RHYME There's many a time that words can rhyme, and all these words abound; If one word rhymes, or several times, they have a similar sound. That's how it works, just as I said; examples are the ones just read.
RISING INFLECTION In conversational English this is not regarded as a problem. It is also referred to as High Rising Terminal (HRT). This is when a rising intonation pattern occurs in the final syllable of the spoken sentence. For more information, read Typical Errors in English - the book.
ROOT WORD This is a basic word that has had nothing added to it to change its meaning, with no prefixes or suffixes added to it. For example, unemployment comes from the root word employ, but has changed with the additional prefix un- and suffix -ment. See also stem and base.
RULES As far as the English language is concerned, these are not a set of regulations that have been written down and are to be followed. These are in fact patterns that we are familiar with and that form the basis of how we use these patterns to put together words, phrases, sentences and clauses. Here, we are following the rules - or established patterns - of Standard British English. Other varieties of English may have a different rule in certain examples. Here's one: Standard British English usually allows the past participle of got as got, while American English would prefer gotten.

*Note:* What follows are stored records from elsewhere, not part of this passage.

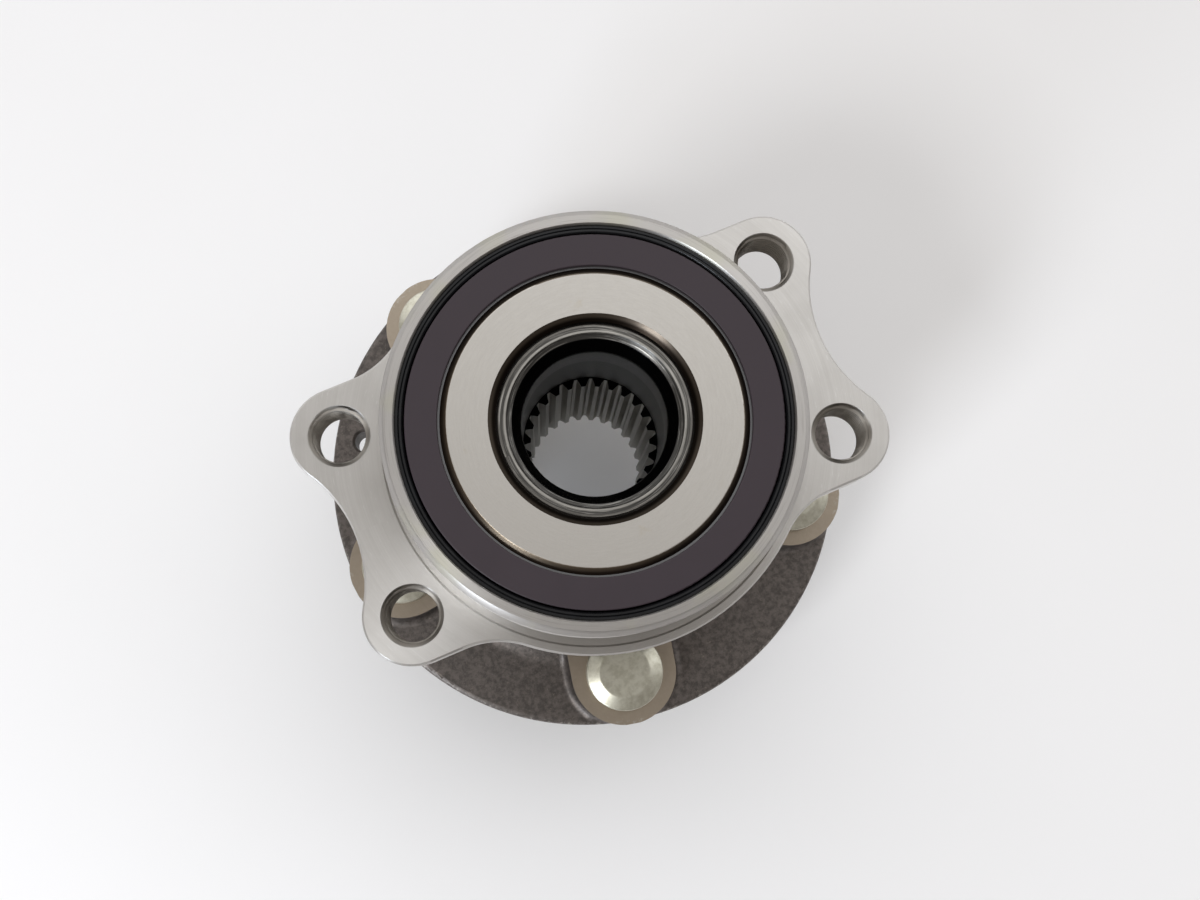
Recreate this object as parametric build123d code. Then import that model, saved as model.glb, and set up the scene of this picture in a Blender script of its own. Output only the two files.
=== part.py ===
from build123d import *
import os
from math import acos, cos, hypot, pi, radians, sin, sqrt, tan

# Driven wheel hub bearing unit, in millimetres.
# The spin axis is Z. Z = 0 is the face that the brake disc and wheel seat on, and +Z runs inboard,
# towards the drive joint, so the unit lies with its pilot nose up and its stud ends down.
# X and Y run along the rectangle of the four tapped knuckle ears.

# ---------------------------------------------------------------- driving dimensions

# outer ring, which bolts to the knuckle
ear_face_height = 65.2          # wheel face to the face that seats on the knuckle
nose_length = 20.2              # pilot nose above the ear face
nose_radius = 42.0
nose_chamfer = 1.1
nose_undercut_width = 1.4
nose_undercut_depth = 0.4
nose_undercut_round = 0.3
outboard_row_depth = 13.0       # outboard ball row to the ring's outboard end
ear_thickness = 10.8
ear_spacing_x = 96.6
ear_spacing_y = 40.0
ear_tip_radius = 10.2
ear_waist_half_width = 52.9     # from the axis to the waist between two ears
ear_edge_chamfer = 0.4
ear_blend_radius = 18.0         # in plan, from an ear into the round body
ear_root_fillet = 4.0           # under an ear
ear_thread_minor_radius = 5.32  # M12 x 1.25
ear_thread_chamfer = 1.15
body_radius = 45.5
body_end_radius = 43.6          # after the forging draft, at the outboard end
body_end_round = 1.0
outer_land_radius = 36.0        # between the two ball rows
outer_shoulder_radius = 38.2    # low side of the outer raceways

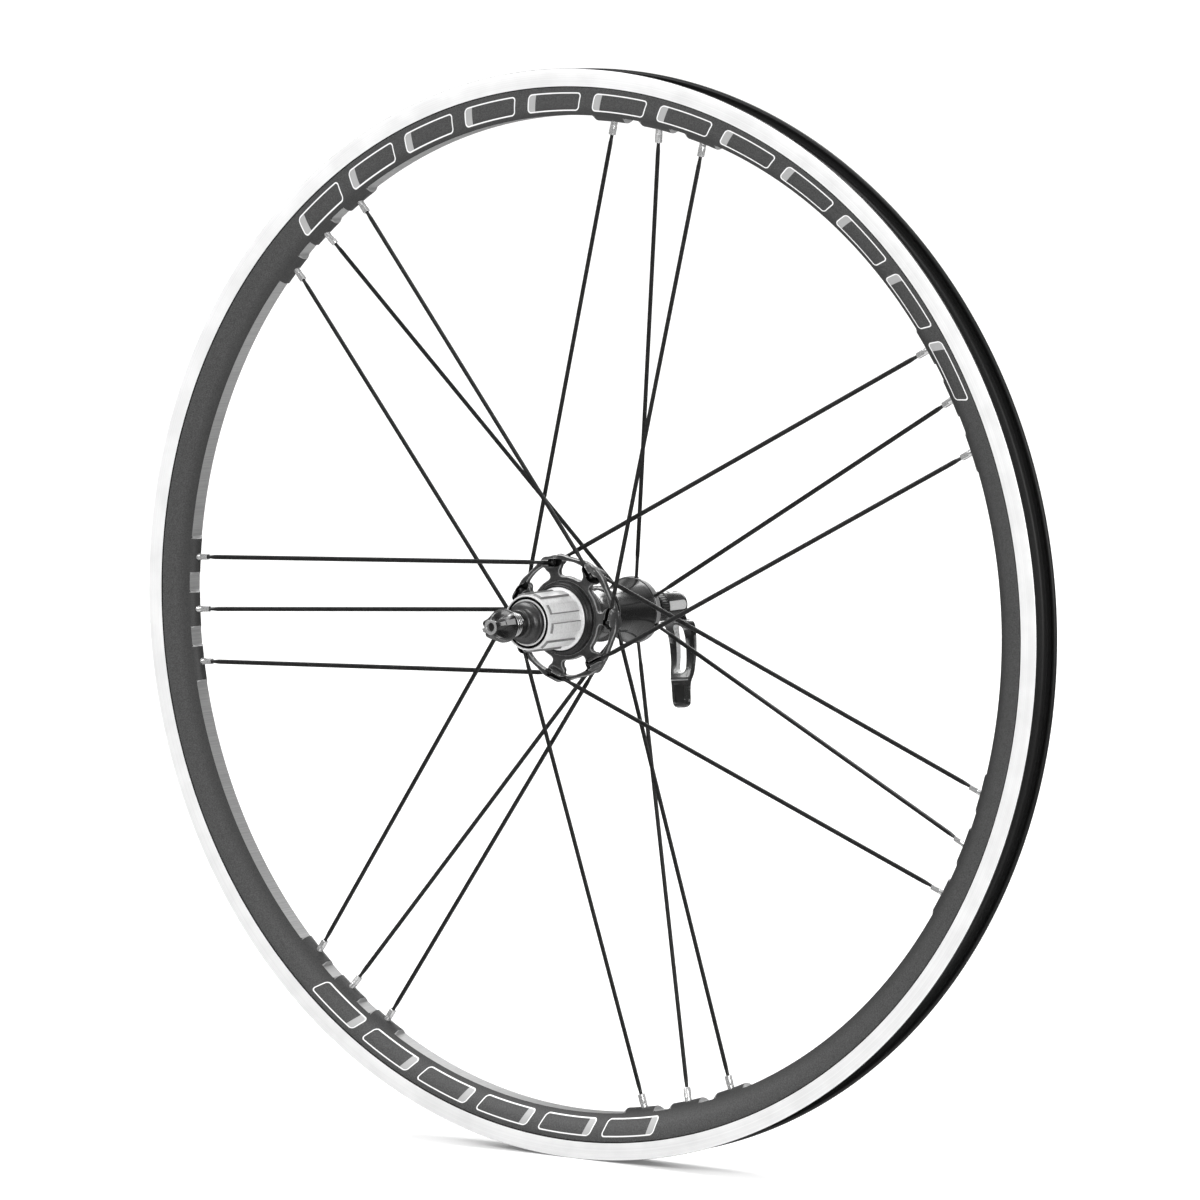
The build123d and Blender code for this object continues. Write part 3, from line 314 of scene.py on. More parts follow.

Indeed, use of the present perfect, particularly when spoken, has some differences between British and American English. See also usage.
RUNICS Also known as Runic script, these are letters that people from Germanic-speaking Saxons, Angles, and Jutes from Western Europe brought to England shortly after Roman times. It was an alphabet based on simple lines that could easily be carved into wood or bone, and was thought to have some magical importance.